Whatever you do, don't do a deal like this without a lawyer helping you get it all in writing correctly to protect you. If they object to that then you should run away from this deal.

To be fair, I have done this type of deal once, where I took only equity for work (and I had most of these protections but not all and not co-founder "status") but I will never do it again without being a founder/co-founder. There are just so many ways to be screwed, even by well meaning founders who just are naive to how investors and business works. It is also easy for people to speak about being fair when a multi-million dollar payout is just a dream, but people change when the money is really there and they see themselves "losing" millions to "non-founders". Not saying all people are like this, many are great and wouldn't be douches, but you have to protect yourself from those situations no matter what. And good founders won't object to you having those protections in place because they were never going to be the ones that tried to screw you in the first place. Lots of lawsuits and insane amounts of money gets paid to lawyers because people don't protect themselves up front and get things clear and in writing.


If this person is treated as an employee (with no decision-making authority) rather than as a co-owner, they might have the legal status of an employee and be required to be paid at least minimum wage. There are definitely a lot of issues here for lawyers to work out.


Yea, something I don't think a lot of people understand, in general, equity can't be used in lieu of compensation for an employee (at least in most US States that I know of, pretty sure it is all but not 100% sure). This hasn't always been true, but the laws changed when a fair number of people were getting screwed with share class changes etc where they put in years of work to come out with not even minimum wage because founders/investors got greedy.
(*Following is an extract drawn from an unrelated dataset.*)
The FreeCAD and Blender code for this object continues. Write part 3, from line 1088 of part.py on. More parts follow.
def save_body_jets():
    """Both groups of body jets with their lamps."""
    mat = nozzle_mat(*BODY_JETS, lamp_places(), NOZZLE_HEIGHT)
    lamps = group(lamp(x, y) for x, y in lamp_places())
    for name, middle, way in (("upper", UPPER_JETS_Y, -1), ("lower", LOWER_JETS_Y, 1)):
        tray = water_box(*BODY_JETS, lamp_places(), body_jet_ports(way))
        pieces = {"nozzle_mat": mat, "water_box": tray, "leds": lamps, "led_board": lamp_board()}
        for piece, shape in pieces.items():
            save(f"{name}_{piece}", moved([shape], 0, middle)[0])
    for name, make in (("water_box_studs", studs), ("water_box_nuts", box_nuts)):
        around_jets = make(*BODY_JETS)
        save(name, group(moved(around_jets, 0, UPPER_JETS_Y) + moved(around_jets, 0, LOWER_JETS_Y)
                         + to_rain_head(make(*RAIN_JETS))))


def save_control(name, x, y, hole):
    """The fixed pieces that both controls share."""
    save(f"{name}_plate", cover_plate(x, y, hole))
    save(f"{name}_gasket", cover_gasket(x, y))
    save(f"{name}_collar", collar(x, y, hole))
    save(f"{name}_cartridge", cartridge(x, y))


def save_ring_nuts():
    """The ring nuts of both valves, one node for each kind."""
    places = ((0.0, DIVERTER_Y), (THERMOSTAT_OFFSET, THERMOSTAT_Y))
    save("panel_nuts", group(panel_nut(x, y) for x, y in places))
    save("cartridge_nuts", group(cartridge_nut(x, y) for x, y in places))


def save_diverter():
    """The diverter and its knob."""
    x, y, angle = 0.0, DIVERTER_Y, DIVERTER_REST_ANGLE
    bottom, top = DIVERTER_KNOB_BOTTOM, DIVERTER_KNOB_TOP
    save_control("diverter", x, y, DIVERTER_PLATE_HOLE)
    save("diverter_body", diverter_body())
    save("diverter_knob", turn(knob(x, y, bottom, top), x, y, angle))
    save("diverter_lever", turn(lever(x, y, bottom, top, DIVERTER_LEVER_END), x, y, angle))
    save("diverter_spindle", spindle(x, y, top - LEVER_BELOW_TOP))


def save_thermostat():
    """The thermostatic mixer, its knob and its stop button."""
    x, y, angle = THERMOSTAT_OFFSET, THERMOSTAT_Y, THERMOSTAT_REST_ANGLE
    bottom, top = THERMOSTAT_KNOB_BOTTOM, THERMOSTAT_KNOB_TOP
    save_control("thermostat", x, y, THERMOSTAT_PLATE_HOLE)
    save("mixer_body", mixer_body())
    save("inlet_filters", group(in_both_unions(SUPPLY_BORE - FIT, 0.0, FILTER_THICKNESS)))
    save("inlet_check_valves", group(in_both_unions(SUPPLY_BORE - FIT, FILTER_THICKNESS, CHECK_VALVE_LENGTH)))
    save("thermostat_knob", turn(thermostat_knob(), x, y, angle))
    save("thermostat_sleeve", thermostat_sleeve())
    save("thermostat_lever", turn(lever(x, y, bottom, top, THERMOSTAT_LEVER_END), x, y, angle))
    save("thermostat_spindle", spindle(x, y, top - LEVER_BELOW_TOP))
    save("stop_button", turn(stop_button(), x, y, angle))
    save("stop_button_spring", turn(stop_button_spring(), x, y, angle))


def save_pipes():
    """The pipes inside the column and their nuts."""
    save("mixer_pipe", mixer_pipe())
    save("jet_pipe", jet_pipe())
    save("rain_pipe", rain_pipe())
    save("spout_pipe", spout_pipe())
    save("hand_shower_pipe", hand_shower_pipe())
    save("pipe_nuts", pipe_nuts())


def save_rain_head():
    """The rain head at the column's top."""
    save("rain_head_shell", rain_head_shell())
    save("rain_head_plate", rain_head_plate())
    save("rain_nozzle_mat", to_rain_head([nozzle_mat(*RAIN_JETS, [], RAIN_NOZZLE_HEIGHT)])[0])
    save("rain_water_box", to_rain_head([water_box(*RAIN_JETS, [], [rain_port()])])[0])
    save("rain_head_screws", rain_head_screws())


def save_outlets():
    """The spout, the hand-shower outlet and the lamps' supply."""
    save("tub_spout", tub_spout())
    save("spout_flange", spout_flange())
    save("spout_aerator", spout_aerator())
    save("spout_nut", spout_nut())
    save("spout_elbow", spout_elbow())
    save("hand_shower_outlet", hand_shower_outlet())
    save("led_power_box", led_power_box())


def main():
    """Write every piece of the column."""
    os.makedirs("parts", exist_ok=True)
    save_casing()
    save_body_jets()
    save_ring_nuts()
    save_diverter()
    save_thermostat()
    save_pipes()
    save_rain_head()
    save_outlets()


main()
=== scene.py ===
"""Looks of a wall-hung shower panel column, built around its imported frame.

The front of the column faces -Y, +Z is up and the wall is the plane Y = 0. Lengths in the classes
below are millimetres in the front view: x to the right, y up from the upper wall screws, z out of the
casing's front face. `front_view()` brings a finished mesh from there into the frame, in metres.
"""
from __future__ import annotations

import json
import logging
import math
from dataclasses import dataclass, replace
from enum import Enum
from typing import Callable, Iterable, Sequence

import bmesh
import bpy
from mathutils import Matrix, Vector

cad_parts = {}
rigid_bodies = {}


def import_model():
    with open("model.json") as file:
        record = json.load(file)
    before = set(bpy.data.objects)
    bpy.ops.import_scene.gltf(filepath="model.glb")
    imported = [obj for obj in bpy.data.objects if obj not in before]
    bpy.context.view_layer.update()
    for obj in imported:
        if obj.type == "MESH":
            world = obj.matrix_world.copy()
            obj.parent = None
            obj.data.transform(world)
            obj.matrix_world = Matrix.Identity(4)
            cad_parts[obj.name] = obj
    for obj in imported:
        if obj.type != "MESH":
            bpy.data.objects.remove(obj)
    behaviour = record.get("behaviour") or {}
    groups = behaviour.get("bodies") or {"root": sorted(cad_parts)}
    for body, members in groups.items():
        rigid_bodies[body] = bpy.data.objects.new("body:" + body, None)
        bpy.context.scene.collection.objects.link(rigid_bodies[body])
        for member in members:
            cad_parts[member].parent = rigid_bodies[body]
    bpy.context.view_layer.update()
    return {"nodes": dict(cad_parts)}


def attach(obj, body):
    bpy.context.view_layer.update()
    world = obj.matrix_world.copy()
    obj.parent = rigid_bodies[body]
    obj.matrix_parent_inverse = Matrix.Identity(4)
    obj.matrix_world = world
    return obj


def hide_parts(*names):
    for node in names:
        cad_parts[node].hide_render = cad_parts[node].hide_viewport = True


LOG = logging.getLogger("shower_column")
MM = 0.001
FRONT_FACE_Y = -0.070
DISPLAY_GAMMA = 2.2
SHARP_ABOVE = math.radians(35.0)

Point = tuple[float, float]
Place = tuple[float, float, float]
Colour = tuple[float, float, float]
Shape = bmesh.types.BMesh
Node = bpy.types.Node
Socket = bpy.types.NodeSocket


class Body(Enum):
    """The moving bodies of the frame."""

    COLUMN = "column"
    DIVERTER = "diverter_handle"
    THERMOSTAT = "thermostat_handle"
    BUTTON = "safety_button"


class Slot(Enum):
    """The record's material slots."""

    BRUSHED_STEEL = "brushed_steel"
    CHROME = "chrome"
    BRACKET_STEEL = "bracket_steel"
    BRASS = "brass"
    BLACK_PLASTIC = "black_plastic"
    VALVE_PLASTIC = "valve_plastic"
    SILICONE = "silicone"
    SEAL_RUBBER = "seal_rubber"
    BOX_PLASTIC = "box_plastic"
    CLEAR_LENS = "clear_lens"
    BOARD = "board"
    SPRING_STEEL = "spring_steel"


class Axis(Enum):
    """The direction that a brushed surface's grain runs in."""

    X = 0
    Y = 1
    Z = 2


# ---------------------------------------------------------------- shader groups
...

Some founders who fought for their people didn't have enough stock to control the outcome so the board would vote the changes through over their objections. Hence why when you are doing these negotiations you have to recognize the person talking to you now may not be the person making the final call in 5 years.
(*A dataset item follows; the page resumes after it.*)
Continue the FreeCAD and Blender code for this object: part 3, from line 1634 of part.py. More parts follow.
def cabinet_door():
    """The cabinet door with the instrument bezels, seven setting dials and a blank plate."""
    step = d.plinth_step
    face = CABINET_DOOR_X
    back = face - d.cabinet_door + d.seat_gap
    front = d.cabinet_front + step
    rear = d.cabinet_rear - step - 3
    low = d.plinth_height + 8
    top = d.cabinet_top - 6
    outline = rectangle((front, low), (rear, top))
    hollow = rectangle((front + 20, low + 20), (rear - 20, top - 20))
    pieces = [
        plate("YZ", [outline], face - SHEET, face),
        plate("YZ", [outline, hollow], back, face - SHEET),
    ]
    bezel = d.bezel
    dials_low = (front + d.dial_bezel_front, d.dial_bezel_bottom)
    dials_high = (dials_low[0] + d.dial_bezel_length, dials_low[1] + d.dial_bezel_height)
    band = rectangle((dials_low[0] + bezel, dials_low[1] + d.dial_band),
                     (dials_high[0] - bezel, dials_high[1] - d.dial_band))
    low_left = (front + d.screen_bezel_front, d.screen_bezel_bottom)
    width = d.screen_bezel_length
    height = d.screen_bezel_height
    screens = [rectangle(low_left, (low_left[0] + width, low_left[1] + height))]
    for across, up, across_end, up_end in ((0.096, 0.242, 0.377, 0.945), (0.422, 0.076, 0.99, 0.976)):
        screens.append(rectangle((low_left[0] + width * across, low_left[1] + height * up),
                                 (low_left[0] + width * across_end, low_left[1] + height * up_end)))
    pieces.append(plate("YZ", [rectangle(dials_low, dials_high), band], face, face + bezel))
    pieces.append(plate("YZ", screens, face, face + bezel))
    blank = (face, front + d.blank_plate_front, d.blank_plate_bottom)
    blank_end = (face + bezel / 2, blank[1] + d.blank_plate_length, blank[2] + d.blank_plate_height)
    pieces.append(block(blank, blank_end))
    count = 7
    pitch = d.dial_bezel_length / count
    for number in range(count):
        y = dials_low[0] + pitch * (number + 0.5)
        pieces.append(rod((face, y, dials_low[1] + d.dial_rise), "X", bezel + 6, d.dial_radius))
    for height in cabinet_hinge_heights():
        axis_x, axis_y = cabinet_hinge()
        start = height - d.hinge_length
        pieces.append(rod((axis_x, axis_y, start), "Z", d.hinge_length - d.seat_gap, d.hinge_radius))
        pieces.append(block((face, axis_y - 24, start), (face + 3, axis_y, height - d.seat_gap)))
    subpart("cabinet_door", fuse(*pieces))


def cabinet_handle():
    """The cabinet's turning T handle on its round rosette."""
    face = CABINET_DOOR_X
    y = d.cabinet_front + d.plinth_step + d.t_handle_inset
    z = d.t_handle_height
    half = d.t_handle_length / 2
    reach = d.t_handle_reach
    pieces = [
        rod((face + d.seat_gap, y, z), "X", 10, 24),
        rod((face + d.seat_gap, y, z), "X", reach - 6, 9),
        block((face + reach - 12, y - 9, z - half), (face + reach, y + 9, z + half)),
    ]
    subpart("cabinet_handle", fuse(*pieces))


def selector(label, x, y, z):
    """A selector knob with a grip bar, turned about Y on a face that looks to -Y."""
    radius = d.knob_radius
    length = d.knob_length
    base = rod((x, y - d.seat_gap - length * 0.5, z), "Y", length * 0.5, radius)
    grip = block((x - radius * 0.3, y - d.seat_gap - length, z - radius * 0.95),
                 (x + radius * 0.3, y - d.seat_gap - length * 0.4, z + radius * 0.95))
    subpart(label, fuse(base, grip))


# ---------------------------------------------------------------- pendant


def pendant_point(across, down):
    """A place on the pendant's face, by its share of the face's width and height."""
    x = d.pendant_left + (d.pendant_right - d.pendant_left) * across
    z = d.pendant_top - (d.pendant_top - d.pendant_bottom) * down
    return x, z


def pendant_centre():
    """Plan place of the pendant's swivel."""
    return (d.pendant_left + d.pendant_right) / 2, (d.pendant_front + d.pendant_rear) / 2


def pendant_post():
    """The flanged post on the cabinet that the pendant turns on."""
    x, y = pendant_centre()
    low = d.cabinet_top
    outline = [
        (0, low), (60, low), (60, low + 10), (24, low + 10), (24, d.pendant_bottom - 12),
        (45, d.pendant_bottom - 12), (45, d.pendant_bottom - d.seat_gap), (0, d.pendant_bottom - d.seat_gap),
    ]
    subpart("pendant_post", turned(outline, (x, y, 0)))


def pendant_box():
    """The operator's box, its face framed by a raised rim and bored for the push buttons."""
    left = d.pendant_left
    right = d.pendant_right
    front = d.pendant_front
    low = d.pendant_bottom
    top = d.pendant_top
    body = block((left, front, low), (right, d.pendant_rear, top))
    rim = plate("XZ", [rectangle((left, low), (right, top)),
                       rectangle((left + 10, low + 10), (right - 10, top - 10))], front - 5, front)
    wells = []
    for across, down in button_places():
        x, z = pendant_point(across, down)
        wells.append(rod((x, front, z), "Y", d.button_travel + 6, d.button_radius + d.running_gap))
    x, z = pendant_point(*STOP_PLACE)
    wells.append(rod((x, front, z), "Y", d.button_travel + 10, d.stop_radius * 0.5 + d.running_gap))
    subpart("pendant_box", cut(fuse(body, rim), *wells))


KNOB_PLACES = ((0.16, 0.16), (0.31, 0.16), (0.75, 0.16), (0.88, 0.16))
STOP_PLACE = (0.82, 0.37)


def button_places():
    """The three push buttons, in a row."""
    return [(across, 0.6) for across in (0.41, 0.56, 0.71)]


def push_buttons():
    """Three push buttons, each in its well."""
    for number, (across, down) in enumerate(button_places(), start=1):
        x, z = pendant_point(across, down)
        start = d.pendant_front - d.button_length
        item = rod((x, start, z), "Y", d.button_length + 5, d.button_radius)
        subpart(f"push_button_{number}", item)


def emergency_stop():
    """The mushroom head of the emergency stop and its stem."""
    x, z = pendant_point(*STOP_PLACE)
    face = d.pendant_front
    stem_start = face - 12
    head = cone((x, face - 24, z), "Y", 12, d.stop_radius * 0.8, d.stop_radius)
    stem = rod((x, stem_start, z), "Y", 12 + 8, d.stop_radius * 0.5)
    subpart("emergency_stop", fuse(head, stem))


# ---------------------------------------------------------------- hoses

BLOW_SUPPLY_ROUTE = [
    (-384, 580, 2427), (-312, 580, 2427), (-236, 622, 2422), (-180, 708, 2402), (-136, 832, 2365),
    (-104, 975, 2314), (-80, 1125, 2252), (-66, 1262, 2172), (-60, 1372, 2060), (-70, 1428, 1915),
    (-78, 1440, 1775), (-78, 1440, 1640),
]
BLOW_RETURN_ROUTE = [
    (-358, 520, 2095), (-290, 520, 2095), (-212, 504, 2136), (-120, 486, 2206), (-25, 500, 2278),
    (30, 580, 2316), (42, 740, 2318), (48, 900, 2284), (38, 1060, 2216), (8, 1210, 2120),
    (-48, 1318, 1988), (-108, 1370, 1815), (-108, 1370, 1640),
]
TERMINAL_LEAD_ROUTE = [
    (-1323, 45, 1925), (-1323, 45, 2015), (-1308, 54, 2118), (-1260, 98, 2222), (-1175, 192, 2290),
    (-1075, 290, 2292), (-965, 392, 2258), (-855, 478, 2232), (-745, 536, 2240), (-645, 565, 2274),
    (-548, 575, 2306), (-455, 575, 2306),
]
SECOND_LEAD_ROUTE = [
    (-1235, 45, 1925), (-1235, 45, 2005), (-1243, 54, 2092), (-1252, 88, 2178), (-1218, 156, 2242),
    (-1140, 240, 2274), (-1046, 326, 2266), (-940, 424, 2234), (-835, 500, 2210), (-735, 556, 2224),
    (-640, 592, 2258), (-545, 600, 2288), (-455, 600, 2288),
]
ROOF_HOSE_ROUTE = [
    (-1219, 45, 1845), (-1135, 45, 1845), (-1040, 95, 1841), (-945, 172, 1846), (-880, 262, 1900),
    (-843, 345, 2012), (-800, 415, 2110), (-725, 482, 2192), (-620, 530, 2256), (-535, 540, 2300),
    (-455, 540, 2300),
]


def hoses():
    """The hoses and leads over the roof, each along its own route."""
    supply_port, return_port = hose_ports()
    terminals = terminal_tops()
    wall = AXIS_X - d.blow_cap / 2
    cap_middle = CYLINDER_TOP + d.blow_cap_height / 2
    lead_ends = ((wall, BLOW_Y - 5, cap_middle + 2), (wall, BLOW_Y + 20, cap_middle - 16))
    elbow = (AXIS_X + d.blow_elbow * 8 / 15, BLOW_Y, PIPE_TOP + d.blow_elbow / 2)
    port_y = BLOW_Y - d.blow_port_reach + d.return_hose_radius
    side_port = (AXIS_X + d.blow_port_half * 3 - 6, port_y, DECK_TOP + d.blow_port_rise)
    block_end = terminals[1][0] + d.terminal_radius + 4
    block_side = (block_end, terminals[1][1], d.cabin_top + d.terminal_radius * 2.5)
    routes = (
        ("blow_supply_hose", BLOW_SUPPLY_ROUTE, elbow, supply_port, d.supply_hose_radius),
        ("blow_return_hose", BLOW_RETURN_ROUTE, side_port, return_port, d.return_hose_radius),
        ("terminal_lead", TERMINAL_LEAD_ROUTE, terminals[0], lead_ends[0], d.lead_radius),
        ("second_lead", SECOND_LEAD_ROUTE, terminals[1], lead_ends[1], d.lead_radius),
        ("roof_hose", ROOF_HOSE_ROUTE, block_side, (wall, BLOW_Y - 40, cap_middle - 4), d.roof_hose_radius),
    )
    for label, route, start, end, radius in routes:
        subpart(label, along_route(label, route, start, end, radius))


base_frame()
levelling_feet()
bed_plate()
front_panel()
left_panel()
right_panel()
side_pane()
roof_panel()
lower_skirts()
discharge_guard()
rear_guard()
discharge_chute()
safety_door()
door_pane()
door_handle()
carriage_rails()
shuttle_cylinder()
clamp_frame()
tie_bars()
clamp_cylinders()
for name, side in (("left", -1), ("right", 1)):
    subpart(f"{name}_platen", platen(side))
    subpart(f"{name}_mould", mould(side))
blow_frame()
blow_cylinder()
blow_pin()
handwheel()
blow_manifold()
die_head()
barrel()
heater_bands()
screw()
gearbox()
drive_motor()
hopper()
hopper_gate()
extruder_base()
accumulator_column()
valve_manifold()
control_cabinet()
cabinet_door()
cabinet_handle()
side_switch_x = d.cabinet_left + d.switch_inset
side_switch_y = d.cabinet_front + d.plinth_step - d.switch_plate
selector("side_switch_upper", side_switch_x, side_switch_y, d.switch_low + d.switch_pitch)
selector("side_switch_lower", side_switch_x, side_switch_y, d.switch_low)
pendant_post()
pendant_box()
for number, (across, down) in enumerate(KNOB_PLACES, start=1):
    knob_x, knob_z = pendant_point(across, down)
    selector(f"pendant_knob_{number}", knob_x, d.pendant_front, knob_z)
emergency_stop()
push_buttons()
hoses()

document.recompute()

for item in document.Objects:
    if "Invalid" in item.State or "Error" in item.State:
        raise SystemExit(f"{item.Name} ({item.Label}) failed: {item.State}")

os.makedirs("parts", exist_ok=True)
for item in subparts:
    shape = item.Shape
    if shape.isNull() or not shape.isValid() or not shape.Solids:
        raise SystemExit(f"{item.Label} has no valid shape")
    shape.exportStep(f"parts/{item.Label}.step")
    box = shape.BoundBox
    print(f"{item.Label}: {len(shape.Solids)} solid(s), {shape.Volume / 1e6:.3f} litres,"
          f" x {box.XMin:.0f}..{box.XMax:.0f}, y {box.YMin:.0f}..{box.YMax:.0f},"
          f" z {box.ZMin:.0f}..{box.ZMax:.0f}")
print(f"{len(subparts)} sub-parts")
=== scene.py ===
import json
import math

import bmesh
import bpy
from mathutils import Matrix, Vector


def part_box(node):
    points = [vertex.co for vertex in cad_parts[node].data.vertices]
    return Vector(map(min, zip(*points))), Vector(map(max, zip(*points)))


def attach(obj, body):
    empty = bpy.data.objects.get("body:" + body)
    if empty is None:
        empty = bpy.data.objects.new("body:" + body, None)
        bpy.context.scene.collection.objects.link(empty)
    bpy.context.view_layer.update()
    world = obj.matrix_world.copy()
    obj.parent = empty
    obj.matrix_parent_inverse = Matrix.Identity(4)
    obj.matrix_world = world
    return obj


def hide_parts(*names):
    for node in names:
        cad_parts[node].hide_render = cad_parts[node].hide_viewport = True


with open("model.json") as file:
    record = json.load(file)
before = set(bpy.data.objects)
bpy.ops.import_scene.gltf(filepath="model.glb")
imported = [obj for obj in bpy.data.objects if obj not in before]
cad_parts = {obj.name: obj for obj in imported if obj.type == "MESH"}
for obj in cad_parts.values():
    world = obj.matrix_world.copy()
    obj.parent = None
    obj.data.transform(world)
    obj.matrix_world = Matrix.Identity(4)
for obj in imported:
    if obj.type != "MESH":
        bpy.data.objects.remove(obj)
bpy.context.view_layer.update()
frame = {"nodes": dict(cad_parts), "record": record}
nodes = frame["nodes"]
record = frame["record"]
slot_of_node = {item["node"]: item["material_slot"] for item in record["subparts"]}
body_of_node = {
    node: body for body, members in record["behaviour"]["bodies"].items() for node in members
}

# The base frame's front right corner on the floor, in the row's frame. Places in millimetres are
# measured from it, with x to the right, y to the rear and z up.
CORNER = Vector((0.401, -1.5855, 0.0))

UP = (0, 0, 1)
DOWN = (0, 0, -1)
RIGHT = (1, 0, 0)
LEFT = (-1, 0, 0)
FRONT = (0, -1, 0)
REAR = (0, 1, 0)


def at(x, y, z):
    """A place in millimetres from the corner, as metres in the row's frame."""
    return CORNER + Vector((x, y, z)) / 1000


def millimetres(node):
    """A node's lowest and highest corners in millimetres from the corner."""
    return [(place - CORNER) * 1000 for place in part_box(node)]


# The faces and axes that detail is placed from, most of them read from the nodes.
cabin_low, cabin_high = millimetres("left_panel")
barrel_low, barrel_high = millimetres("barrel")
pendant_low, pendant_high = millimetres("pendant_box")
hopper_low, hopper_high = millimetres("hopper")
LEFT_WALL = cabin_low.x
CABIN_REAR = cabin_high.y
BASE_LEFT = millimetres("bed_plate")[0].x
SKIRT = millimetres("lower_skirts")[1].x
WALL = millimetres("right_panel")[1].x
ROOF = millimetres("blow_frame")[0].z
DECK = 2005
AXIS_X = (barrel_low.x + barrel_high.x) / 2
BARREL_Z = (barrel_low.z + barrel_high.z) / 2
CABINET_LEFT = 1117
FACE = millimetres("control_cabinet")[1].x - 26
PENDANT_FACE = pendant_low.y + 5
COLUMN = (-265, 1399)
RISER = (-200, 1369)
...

There are ways around equity only with specific contracts & wording, but that is where the whole issue around not being a co-founder with equal footing comes in as you are in an unprotected situation. My 2 cents is just never do it, your are a co-founder or getting paid a fair wage.


Remember to get the % of equity in written. An oral agreement isn't worth the paper it's written on. Get your lawyer to read the written agreement.

How many other founders? How long is the other people working in this? How much magic does their equity have? Do they get salary?

Do they have some MVP? What happened with the previous developer?


More questions to ask: What is their source of funding (VC, bootstrapped with founders' money, etc.)? What is their business plan, and at what point do they anticipate being profitable? If they're not profitable from the beginning, how long do they think they can run the company on the funds they have? Would they expect you, as a co-owner, to help fund the company? Do the founders have any prior business experience? Have they researched the market they're entering?

If you don't know how the business works, there's no way for you to evaluate whether their equity is worth anything at all.


Everyone is part-time moonlighting, but how many others are involved?

If only 2 or 3 of you then I think the range you're asking for makes sense.